Again thanks for the comment, am really glad you took your time to write it. Without kissing too much ass, I enjoy your site and continue to read the archives and may be posting more links from here, if that’s cool.

22 11 2009
Nick P

My issue with referring to fast food workers or those regarded as being on the lower rung of the capitalist ladder is that it tends to act as a basic value for many people, as if working in McD’s makes you “more” working class than others. Is a graphic designer who earns more than twice the average industrial wage in his country, isn’t unionised, isn’t paid for overtime etc any more or less working class than a janitor or a carpentar who as you’ve said “have nothing but their labor power to sell on an open market”? To many evidence of material gain, a new car, a “good” house etc pushes you out of working to middle class, here in Ireland at least. I don’t mean to labour the point, but what I’m getting at is even though I agree with the definitions you give (and which I really should have stated myself before making my argument) I feel that in the real world, where use of categories seems so essential for people to observe their place in society these concepts of working class and bourgeois are deliberately, or otherwise, abused.
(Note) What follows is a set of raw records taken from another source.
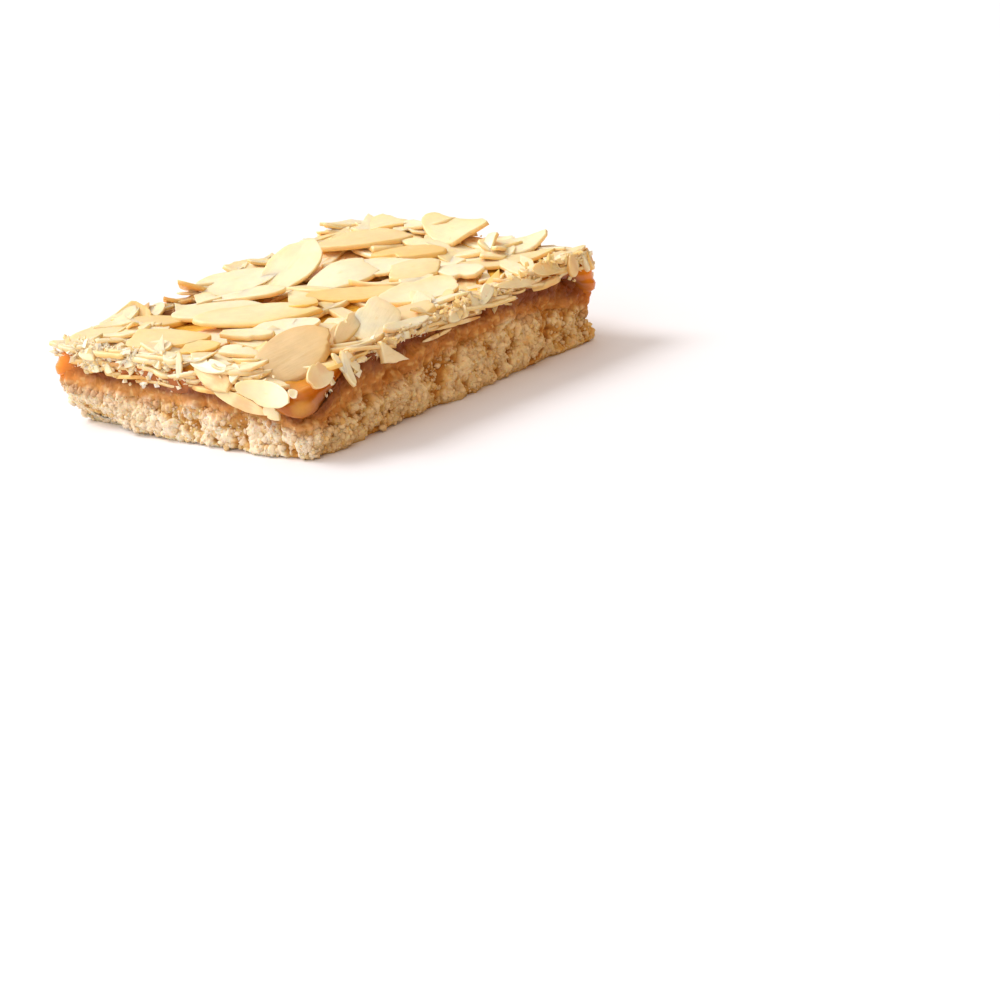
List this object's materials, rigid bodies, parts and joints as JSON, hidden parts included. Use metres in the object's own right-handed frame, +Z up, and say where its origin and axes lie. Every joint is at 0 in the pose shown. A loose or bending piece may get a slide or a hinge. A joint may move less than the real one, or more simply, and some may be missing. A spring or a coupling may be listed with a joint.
{
  "type": "almond caramel shortbread bar",
  "caption": "Oblong cut bar of shortbread under a caramel band and a caramel glaze packed with overlapping almond flakes.",
  "frame": {"origin": "middle of the underside, on the surface the bar lies on", "axes": "+X along the bar's length, +Y across its width, +Z up through the layers"},
  "size_m": [0.0772, 0.0565, 0.0199],
  "materials": {
    "shortbread": "baked shortbread, pale gold, dry and crumbly",
    "caramel": "set caramel paste, fine grained, half matt",
    "almond": "cream almond flakes in clear amber caramel glaze"
  },
  "bodies": {
    "root": {"shortbread_base": "shortbread", "caramel_layer": "caramel", "almond_topping": "almond"}
  },
  "joints": []
}
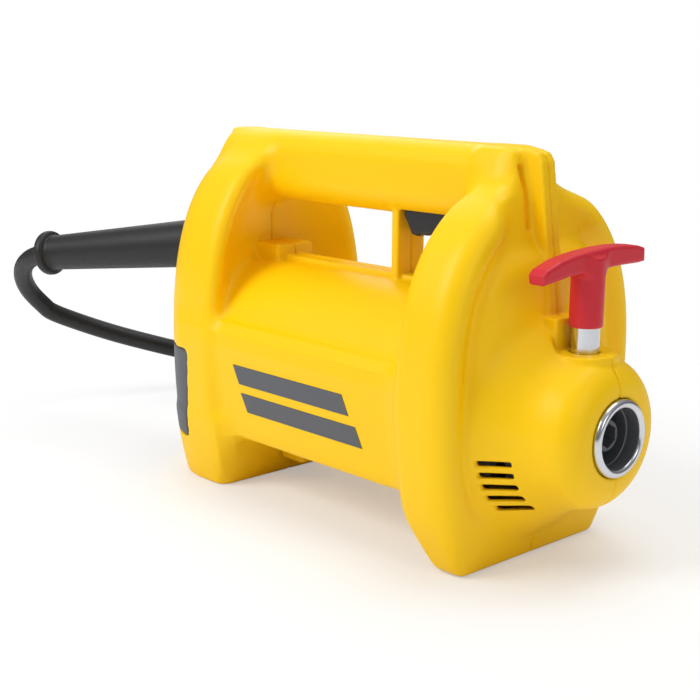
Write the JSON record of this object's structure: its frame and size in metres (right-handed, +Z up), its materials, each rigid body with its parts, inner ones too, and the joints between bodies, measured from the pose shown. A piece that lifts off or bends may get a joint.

I completely agree with everything you say here. The only relevant point is that in a society where no one had to work to eat, tons of people would still be graphic designers. No one would likely want to reheat Grade Z beef patties. But your main point is absolutely correct, and one that I frequently make against people who say “there is no working class in America.”

I enjoy your site and continue to read the archives and may be posting more links from here, if that’s cool.

Again, thanks for the kind words. I always love pingbacks, but I love intelligent feedback even more. Please continue linking to me as interest allows. Also, not sure if you’re local, but I’m going to be sponsoring a meetup in mid-December.

24 11 2009
miofar

Guess we’re pretty much in agreement. I live in Ireland, so wouldn’t be able to attend, though it’d probably make for some interesting comparisons.